Here's the abstract:

Questions about the ways in which colonial subjects were acquired and maintained, and how it was that multiple and often contradictory sovereignties came to overlap in history, may not be purely academic. We raise them today because they spring from issues that remain unresolved, concerning rights to land, resources, and selfdetermination. Following recent scholarship on the English East India Company, the author redefines the Hudson's Bay Company, during the period before widespread settler colonialism, as a state (or "company-state"), and in this way argues that the HBC-state possessed its own kind of sovereignty.

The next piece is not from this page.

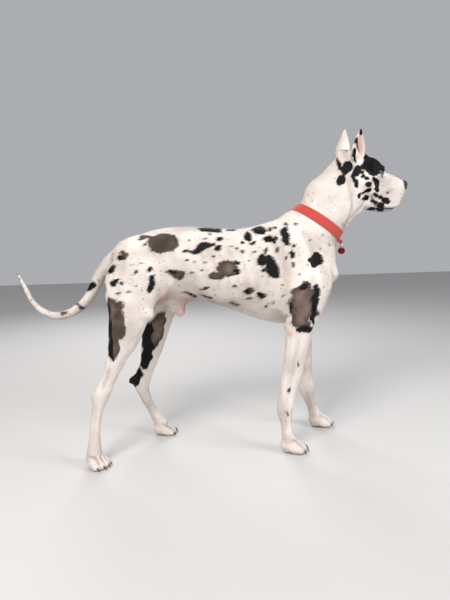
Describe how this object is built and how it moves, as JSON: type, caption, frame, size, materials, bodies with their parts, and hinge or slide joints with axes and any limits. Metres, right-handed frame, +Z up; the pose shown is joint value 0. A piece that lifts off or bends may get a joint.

The article make three main arguments: that it was up to the HBC, not the Crown, to found Rupert's Land, defend its establishments, make alliances with locals, and challenge intruders; that HBC rule extended to cover not only the company's employees but, eventually, an indigenous "home guard" population; and that the HBC welfare regime transformed the relationship between ruler and ruled.

Résumé:
Nous nous intéressons aux façons dont les colonies furent acquises et maintenues en sujétion ainsi qu'aux raisons pour lesquelles des souverainetés souvent contradictoires se sont chevauchées au fil du temps. Nous soulevons ces questions, à présent, puisqu'elles abordent des problèmes concrets et irrésolus, à savoir les droits territoriaux, les ressources ainsi que l'autodétermination. Suivant les écrits récents sur la Compagnie anglaise des Indes orientales, je redéfinirai la Compagnie de la Baie d'Hudson (CBH), à l'époque qui précède l'établissement répandu de colonies, comme un état (ou Compagnie-état), c'est-à-dire un régime qui possédait une souveraineté particulière. J'avancerai trois points : 1) que c'était à l'état de la Compagnie de la Baie d'Hudson, plutôt qu'à la couronne, d'établir la Terre de Rupert, de défendre ses établissements, de s'allier avec les locaux et de se défendre contre les intrus ; 2) que les lois de la Compagnie s'appliquaient non seulement aux employésde la CBH mais aussi, éventuellement, à la population autochtone ; et 3) que le régime de bien-être social de la CBH a eu pour conséquence de transformer la relation entre maître et sujets.